Cargando

Recuerdo… unos libros y un reloj

Recuerdo, recuerdo…. una casa,  grande sobre todo para el tamaño y la experiencia de una niña de tres años: inmensa cocina (reino indiscutible de Fermina, la cocinera asistida por sus damas, las pinches) un pequeño escalón de la escalera donde me gustaba sentarme, el patio de mármol, la fuente con peces rojos donde casi me caí una vez… y un cuarto de la planta baja con una ventana con reja que separaba del mundo, pero unía con él  porque desde el asiento del alfeizar se veía la calle… Sevilla.

Esa habitación, grande y cuadrada era del abuelo, era su reino, como el “cuarto de la costura” era el de la abuela y la cocina el reino de Fermina. Allí solo entraba el abuelo y él toleraba que se limpiase por las “chachas” sólo cuando no estaba en la casa. Era su despacho y allí vivían sus libros, los que mi abuelo llamaba sus amigos. Eso me dijo un día y ante mi cara de estupor de infancia recién estrenada me dijo que cada libro era una persona porque era lo que ella pensaba, lo que sentía, lo que había estudiado, lo que no quería que se perdiese, lo que quería que otros supieran… cada libro era como el cuerpo casi inmortal de la mente de una persona.

Como, evidentemente, yo seguía sin comprender mi abuelo me llevó al despacho, me sentó junto a él en un sofá (nunca he encontrado uno más cómodo) y abrazándome abrió un libro y comenzó a leer en voz alta… era como oír a otra persona que contaba cómo era un burrito pequeño, peludo, suave… con el que soñé porque me quedé dormida.

Recuerdo… al día siguiente le dije a mi abuelo que quería oír a otro amigo suyo. Volvimos al despacho y fue cuando me di cuenta de la cantidad de  amigos, de libros, que había allí; estaban en todas las paredes, solo dejaban libre el hueco de la ventana y la puerta. El abuelo me dijo que ese cuarto de la casa se llamaba biblioteca y que ese día íbamos de viaje sin salir de ella. El libro que alcanzó era grande, muy grande… ¡con tantas fotos de tantos lugares y sus mapas! ¡Ea, a viajar!

Recuerdo… cada día leía un libro para mí, cada día un amigo distinto hablando de distintas cosas… y de fondo, siempre, el tictac de un reloj que colgaba de la pared. Desde entonces me gusta leer oyendo el tictac de un reloj.
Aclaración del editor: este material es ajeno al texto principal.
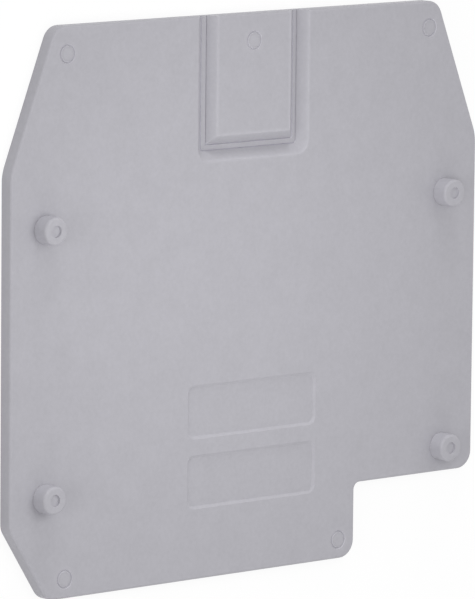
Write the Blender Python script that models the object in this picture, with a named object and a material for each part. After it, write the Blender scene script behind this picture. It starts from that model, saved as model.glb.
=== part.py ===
"""Separator plate for a row of rail-mounted terminals, moulded in one piece.

A thin flat plate with two sloping shoulders, a cut lower corner and a step that clears
the rail. Four short pegs on its front plug into the housing next to it. A raised pad in
a U-shaped groove runs out at the top edge, and two shallow fields below it take labels.
The plate lies on its plain back: X across it, Y up it, Z out of its front face.
Lengths are in metres, and the origin is below the middle of the plate, at its back.
"""
import math

import bmesh
import bpy
from mathutils import Vector

# Plate outline, seen from the front
PLATE_WIDTH = 0.0646
PLATE_HEIGHT = 0.0600
PLATE_THICKNESS = 0.00155
SHOULDER_CUT_WIDTH = 0.0058
SHOULDER_CUT_HEIGHT = 0.0150
FOOT_CUT_WIDTH = 0.0050
FOOT_CUT_HEIGHT = 0.0079
STEP_WIDTH = 0.0171
STEP_HEIGHT = 0.0081
CORNER_RADIUS = 0.0019
SHOULDER_RADIUS = 0.0050
STEP_INNER_RADIUS = 0.0008
RIM_RADIUS = 0.00028

# Locating pegs, two rows of two
PEG_DIAMETER = 0.0030
PEG_HEIGHT = 0.0018
PEG_SIDE_INSET = 0.00463
PEG_LOWER_ROW = 0.0109
PEG_ROW_PITCH = 0.02813
PEG_TIP_RADIUS = 0.00030
PEG_HOLE_DIAMETER = 0.00124
PEG_HOLE_DEPTH = 0.00027
PEG_SINK_WIDTH = 0.00035
PEG_SINK_DEPTH = 0.00006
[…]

Yo miraba las páginas de los libros y poco a poco fui distinguiendo las palabras escritas que leía el abuelo; no aprendí a leer con el método tradicional de “la eme con la a se dice ma” gracias a Dios y a los libros amigos de mi abuelo, así con mi poca edad ya sabía leer casi perfectamente.

Pero un día me di cuenta de que los libros amigos de mi abuelo estaban incómodos y desordenados. ¡Los pobres! Uno pequeño y bajito al lado de uno grande y alto, otro estrecho y delgadito justo pegando con otro ancho y gordo. Y los colores ¿para qué decir? Todos mezclados. Así que decidí ponerlos de forma que se sintiesen más a su gusto y comodidad.
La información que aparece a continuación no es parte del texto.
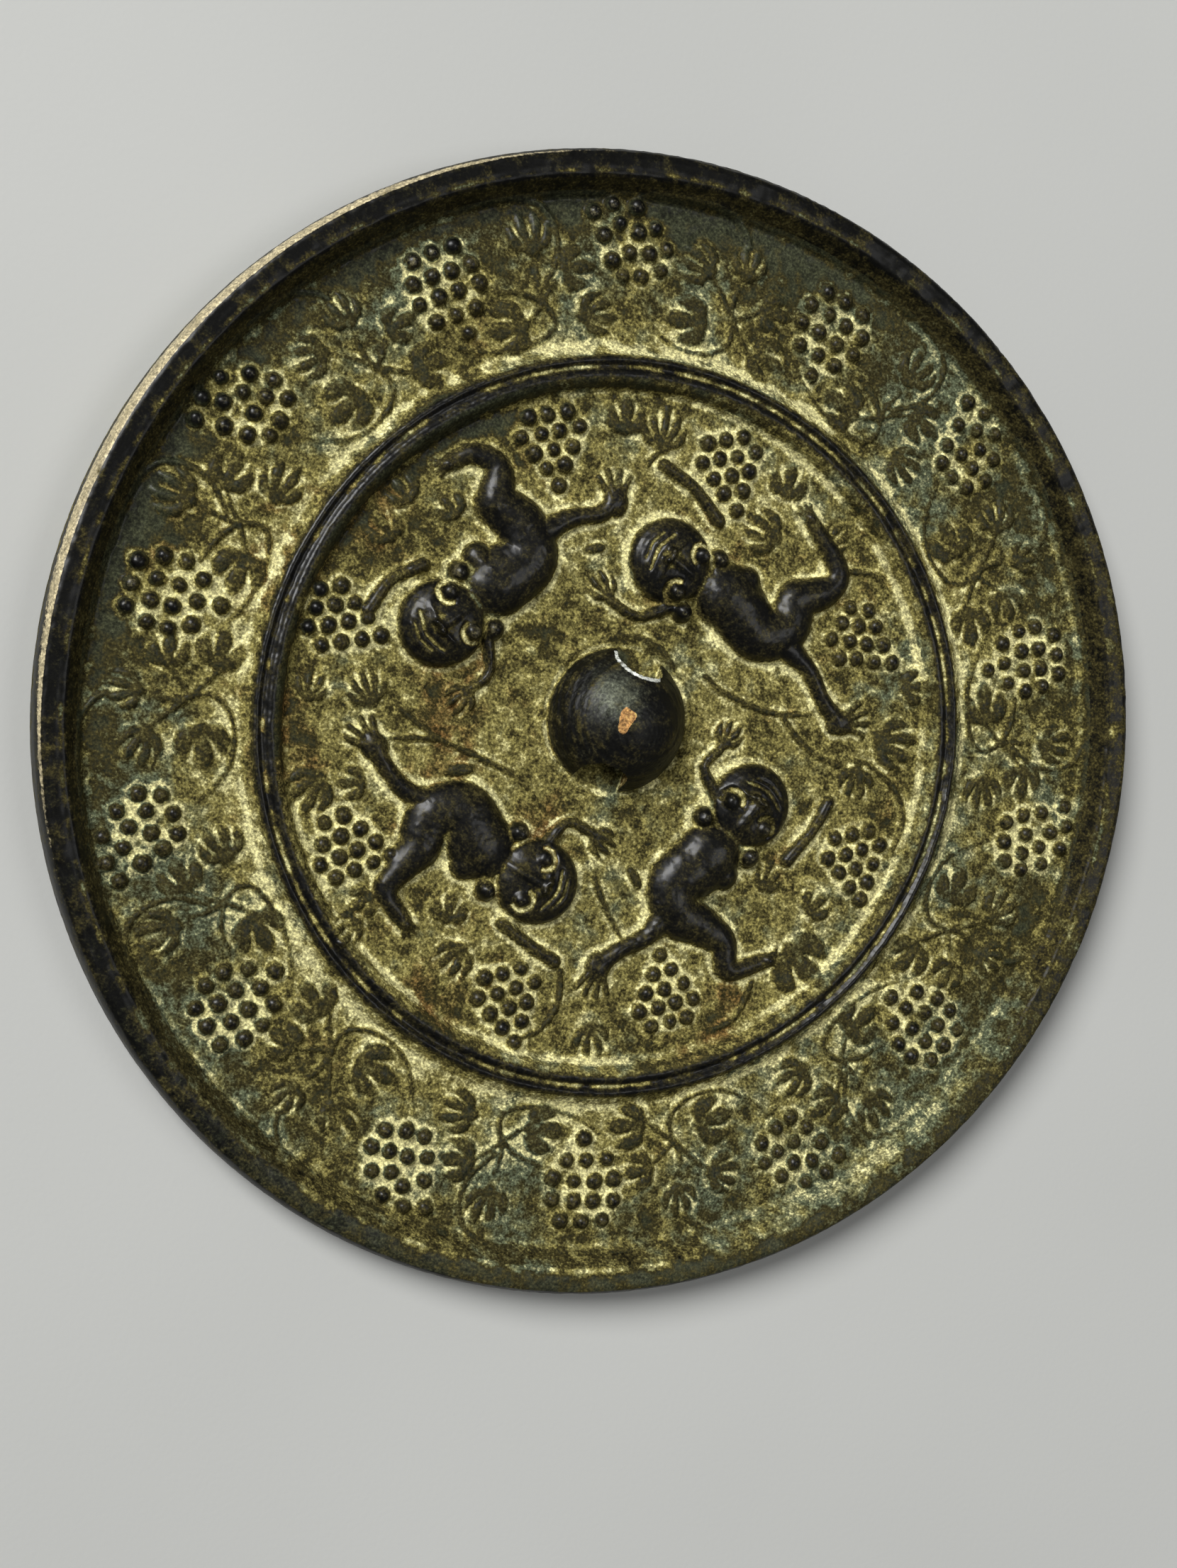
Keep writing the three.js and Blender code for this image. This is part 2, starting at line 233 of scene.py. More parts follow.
# Azimuths of the border's bunches, and of the crossings from which the sprays grow.
OUTWARD_AT = [5.3, 56.7, 108.4, 160.0, 210.8, 262.0, 313.7]
INWARD_AT = [28.6, 80.6, 132.3, 183.3, 233.8, 285.3, 336.9]
SPRAY_A_AT = [17.3, 68.3, 120.6, 172.3, 222.0, 273.3, 325.0]
SPRAY_B_AT = [41.8, 93.8, 145.0, 195.2, 246.4, 298.0, 349.5]

# Bunches in the inner field: place, and the turn of the narrow side from -X.
INNER_BUNCHES = [
    (-20.1, 30.2, 0), (2.4, 35.7, 0), (26.2, 21.7, 45), (35.6, -4.8, 0),
    (17.3, -29.6, 180), (-2.4, -35.3, 0), (-27.3, -24.4, 70), (-37.4, 0.9, 60),
]
INNER_COLUMNS = (2, 3, 4, 4)
COLUMN_STEP = 2.05
COLUMN_ORIGIN = 1.7
ALONG_STEP = 2.5
LAST_COLUMN_DRAWN_IN = 1.2


def grape(relief, at):
    """One grape, a little uneven in size, place and roundness."""
    size = GRAPE * rng.uniform(0.92, 1.1)
    at = at + rng.uniform(-0.12, 0.12, 2)
    relief.dome(at, size, size * rng.uniform(0.92, 1.04), GRAPE_HEIGHT * rng.uniform(0.85, 1.08),
                turn=rng.uniform(0, 180))


def border_bunches(relief):
    for azimuth in OUTWARD_AT:
        for along, out in OUTWARD_BUNCH:
            grape(relief, polar(out, azimuth + along))
    for azimuth in INWARD_AT:
        for out, count, shift in INWARD_ROWS:
            for index in range(count):
                along = shift + (index - (count - 1) / 2) * math.degrees(GRAPE_STEP / out)
                grape(relief, polar(out, azimuth + along))


def inner_bunches(relief):
    """Bunches that widen from a narrow side; the last column is shifted to round the bunch off."""
    for x, y, turn in INNER_BUNCHES:
        for column, count in enumerate(INNER_COLUMNS):
            shift = LAST_COLUMN_DRAWN_IN if column == 3 else 0
            for row in range(count):
                across = (column - COLUMN_ORIGIN) * COLUMN_STEP
                along = (row - (count - 1) / 2) * ALONG_STEP - shift
                grape(relief, np.array([x, y]) + turned((across, along), turn))


def turned(vector, degrees):
    c, s = math.cos(math.radians(degrees)), math.sin(math.radians(degrees))
    return np.array([vector[0] * c - vector[1] * s, vector[0] * s + vector[1] * c])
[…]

Saqué de las estanterías todos los libros a los que me permitía alcanzar mi estatura de algo más de tres años, los puse todos en el suelo y los fui ordenando por sus tamaños y según los colores de las cubiertas.

Para comprender lo siguiente he de decir que mi abuelo tenía una personalidad que imponía, pausado y serio, muy alto y con una autoridad natural que pocas personas tienen; bien lo sabían mi padre, mis tíos y mis tías, además de todos en la casa.

Pues bien, cuando entró en la biblioteca, su “sancta sanctorum”, venía acompañado de uno de mis tíos que se puso blanco cuando vio el panorama: yo estaba sentada en el suelo entre libros aún por ordenar según “mi sistema” y con otros ya perfectamente “organizados” por tamaños y colores. Mi tío estaba temiendo la tormenta, pero mi abuelo miró  con cara seria a su única nieta, rompió en una enorme carcajada y sólo dijo: ¡qué buena bibliotecaria vamos a tener en la familia!

Reyes Pro Jiménez: historiadora, archivera… y bibliotecaria (evidentemente).